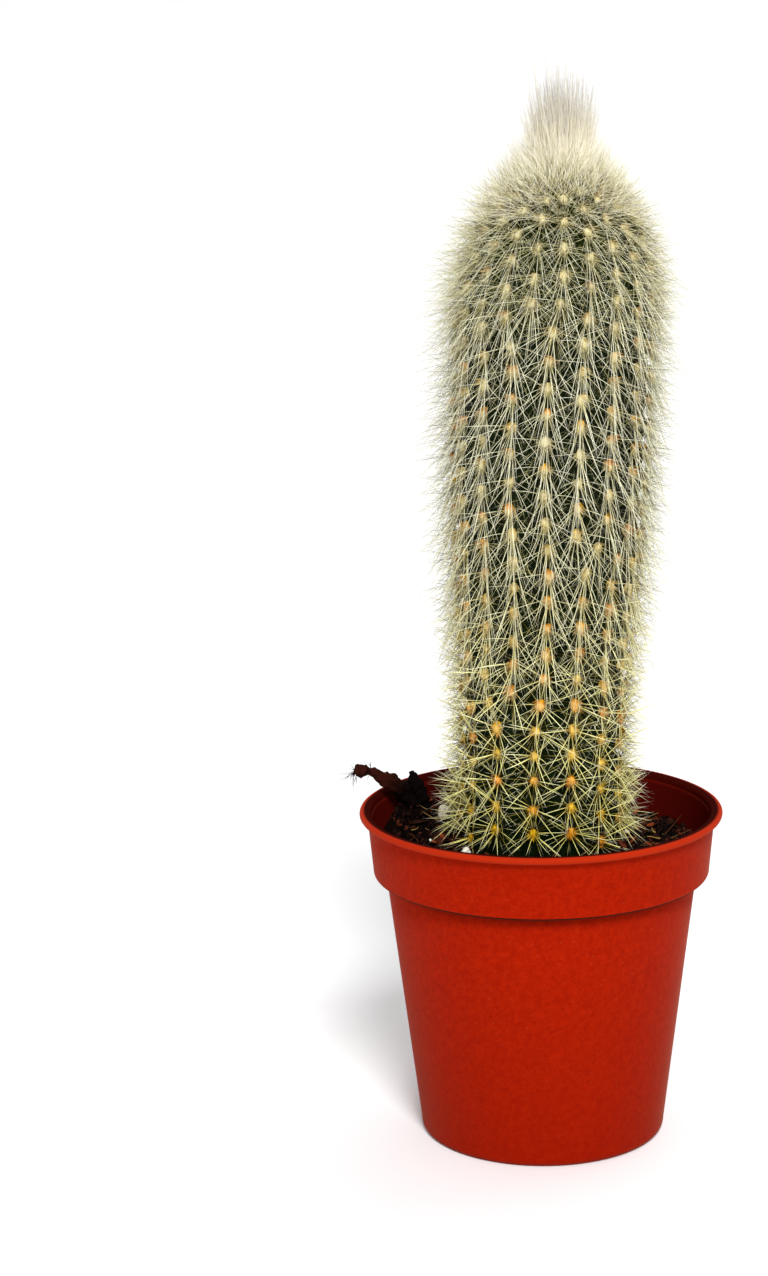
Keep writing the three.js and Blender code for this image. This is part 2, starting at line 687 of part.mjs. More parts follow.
/** One cell of a rib with its areole: a raised cushion whose facets carry the spines. */
function areoleCell(loop, rib, row) {
  const z = rowHeight(row + 0.5 + stagger(rib, row));
  const frame = skinFrame(rib, z);
  const centre = skinPoint(rib, z, 0);
  const cellWidth = (2 * Math.PI * crestRadius(z)) / RIB_COUNT;
  const cellHeight = rows[row + 1] - rows[row];
  const halfWidth = Math.min(AREOLE.halfWidth, AREOLE_SHARE.width * cellWidth);
  const halfHeight = Math.min(AREOLE.halfHeight, AREOLE_SHARE.height * cellHeight + GAP);
  const ring = [];
  for (let i = 0; i < SPINES_EACH; i += 1) {
    const turn = radians(FIRST_SPINE_ANGLE + (360 * (i - 0.5)) / SPINES_EACH);
    const point = centre
      .clone()
      .addScaledVector(frame.side, halfWidth * Math.cos(turn))
      .addScaledVector(frame.up, halfHeight * Math.sin(turn))
      .addScaledVector(frame.out, AREOLE.lift);
    ring.push(skin.add(point));
  }
  const top = skin.add(centre.clone().addScaledVector(frame.out, AREOLE.middle));
  const withAngle = (number) => {
    const offset = skin.corners[number].clone().sub(centre);
    return { number, angle: Math.atan2(offset.dot(frame.up), offset.dot(frame.side)) };
  };
  stitch(loop.map(withAngle), ring.map(withAngle));
  const habit = spineHabit(z);
  const family = `${rib} ${row}`;
  for (let i = 0; i < SPINES_EACH; i += 1) {
    const [a, b] = [ring[i], ring[(i + 1) % SPINES_EACH]];
    const angle = FIRST_SPINE_ANGLE + (360 * i) / SPINES_EACH;
    const root = skin.middle(a, b, top);
    skin.spine(a, b, top, spineTip(root, frame, angle, i === 0, habit, family));
  }
}

/** One cell of a rib without an areole. */
function plainCell(loop) {
  for (let i = 1; i + 1 < loop.length; i += 1) skin.face(loop[0], loop[i], loop[i + 1]);
}

/** All cells of the ribbed part of the stem. */
function ribbedSkin() {
  for (let row = 0; row + 1 < rows.length; row += 1) {
    for (let rib = 0; rib < RIB_COUNT; rib += 1) {
      const loop = [
        crestCorner(rib, row),
        grooveCorner(rib, row),
        grooveCorner(rib, row + 1),
        crestCorner(rib, row + 1),
        grooveCorner(rib - 1, row + 1),
        grooveCorner(rib - 1, row),
      ];
      const z = rowHeight(row + 0.5 + stagger(rib, row));
      const bears = ribWidth(rib, z) > BEARING_WIDTH && z > LOWEST_AREOLE_Z;
      if (bears) areoleCell(loop, rib, row);
      else plainCell(loop);
    }
  }
}

/** The corners of a whole line between rows, in order round the stem. */
function lineLoop(row) {
  const loop = [];
  for (let rib = 0; rib < RIB_COUNT; rib += 1) {
    loop.push(crestCorner(rib, row), grooveCorner(rib, row));
  }
  return loop;
}

/** A round ring of new corners about the stem's middle line. */
function roundRing(sides, radius, z) {
  const start = ribAzimuth(0, z);
  return Array.from({ length: sides }, (_, side) => {
    const azimuth = start + (2 * Math.PI * side) / sides;
    const x = leanAt(z) + radius * Math.sin(azimuth);
    return skin.add(new THREE.Vector3(x, -radius * Math.cos(azimuth), z));
  });
}

/** The triangles between two rings round the stem, the first one lower or further out. */
function ringFaces(outer, inner) {
  const faces = [];
  let [i, j] = [0, 0];
  while (i < outer.length || j < inner.length) {
    const [a, b] = [outer[i % outer.length], inner[j % inner.length]];
    if (j >= inner.length || (i < outer.length && (i + 0.5) / outer.length <= (j + 0.5) / inner.length)) {
      i += 1;
      faces.push([a, outer[i % outer.length], b]);
    } else {
      j += 1;
      faces.push([a, inner[j % inner.length], b]);
    }
  }
  return faces;
}

/** The buried foot: rings that narrow down to a blunt tip. */
function buriedFoot() {
  let upper = lineLoop(0);
  for (const { radius, z, sides } of FOOT_RINGS) {
    const lower = roundRing(sides, radius, z);
    for (const [a, b, c] of ringFaces(lower, upper)) skin.face(a, b, c);
    upper = lower;
  }
  const tip = skin.add(new THREE.Vector3(0, 0, FOOT_TIP_Z));
  upper.forEach((corner, i) => skin.face(tip, upper[(i + 1) % upper.length], corner));
}

/** A tall bristle of the tuft: it stands up and leans a little away from the apex. */
function tuftTip(root) {
  const height = between(random, TUFT.shortest, TUFT.longest);
  const centre = leanAt(APEX_Z);
  return new THREE.Vector3(
    centre + (root.x - centre) * TUFT.spread + between(random, -TUFT.jitter, TUFT.jitter),
    root.y * TUFT.spread + between(random, -TUFT.jitter, TUFT.jitter),
    APEX_Z + height - TUFT.taper * Math.hypot(root.x - centre, root.y),
  );
}

/** The crown: rings of skin up to the apex, with a bristle on every facet. */
function crown() {
  const last = rows.length - 1;
  let lower = lineLoop(last);
  const facets = [];
  for (const { radius, sides } of CROWN_RINGS) {
    const z = blend(rows[last], APEX_Z, 1 - (radius / CROWN_RADIUS) ** 2);
    const upper = roundRing(sides, radius, z);
    facets.push(...ringFaces(lower, upper));
    lower = upper;
  }
  const apex = skin.add(new THREE.Vector3(leanAt(APEX_Z), 0, APEX_Z));
  lower.forEach((corner, i) => facets.push([corner, lower[(i + 1) % lower.length], apex]));
  for (const [a, b, c] of facets) skin.spine(a, b, c, tuftTip(skin.middle(a, b, c)));
}

function cactusGeometry() {
  buriedFoot();
  ribbedSkin();
  crown();
  return indexedGeometry(skin.corners, skin.faces);
}

// ---- The part ---------------------------------------------------------------------------------

const group = new THREE.Group();
group.add(piece('pot', potGeometry(), plastic));
group.add(piece('soil', soilGeometry(), earth));
group.add(piece('cactus', cactusGeometry(), greenSkin));
group.add(piece('root_fragment', rootGeometry(), deadWood));

export default group;
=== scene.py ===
"""Looks of a silver torch cactus in its nursery pot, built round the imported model.

Shapes are worked out in millimetres, in the part's own frame: the origin is the middle of the
pot's underside, +Z is up and the front faces -Y. They become metres where a mesh is made.
Azimuths run from the front towards +X. Every random draw comes from a seeded generator.
"""

import logging
import math
from collections.abc import Callable, Sequence
from dataclasses import dataclass, field, replace
from enum import Enum

import bpy
import numpy as np
from bpy.types import Material, Node, NodeSocket, NodeTree, Object
from mathutils import Matrix, Vector


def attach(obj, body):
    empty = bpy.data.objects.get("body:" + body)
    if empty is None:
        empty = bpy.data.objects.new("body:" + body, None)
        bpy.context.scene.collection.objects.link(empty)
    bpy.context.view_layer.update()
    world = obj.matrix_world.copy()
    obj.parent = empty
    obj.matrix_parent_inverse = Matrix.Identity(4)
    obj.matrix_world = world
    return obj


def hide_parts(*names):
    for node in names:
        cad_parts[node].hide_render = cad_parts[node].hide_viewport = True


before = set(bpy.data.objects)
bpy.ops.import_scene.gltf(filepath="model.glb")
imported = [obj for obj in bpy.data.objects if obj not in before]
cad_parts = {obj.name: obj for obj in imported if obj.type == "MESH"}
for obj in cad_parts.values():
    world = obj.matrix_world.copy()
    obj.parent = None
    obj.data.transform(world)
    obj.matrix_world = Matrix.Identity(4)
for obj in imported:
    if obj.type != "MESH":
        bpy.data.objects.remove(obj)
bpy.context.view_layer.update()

MM = 0.001
FULL_TURN = 2 * math.pi
BODY = "root"
ALONG = "along"  # attribute: 0 at a bristle's root and 1 at its tip
TONE = "tone"  # attribute: one random number for each bristle, chip or cushion
TOP = "top"  # attribute: 0 at a cushion's lower end and 1 at its upper end
AGE = "age"  # attribute: 0 on the newest growth at the apex and 1 at the soil
EAST, BACK, UP = np.eye(3)

Colour = tuple[float, float, float]  # screen values from 0 to 255
Span = tuple[float, float]
Draw = np.random.Generator
Array = np.ndarray
Table = tuple[tuple[float, ...], ...]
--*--
◆ What is expected
Copy every line in the listing above where the string "update" turns up.

◆ Solution for this problem
    bpy.context.view_layer.update()
bpy.context.view_layer.update()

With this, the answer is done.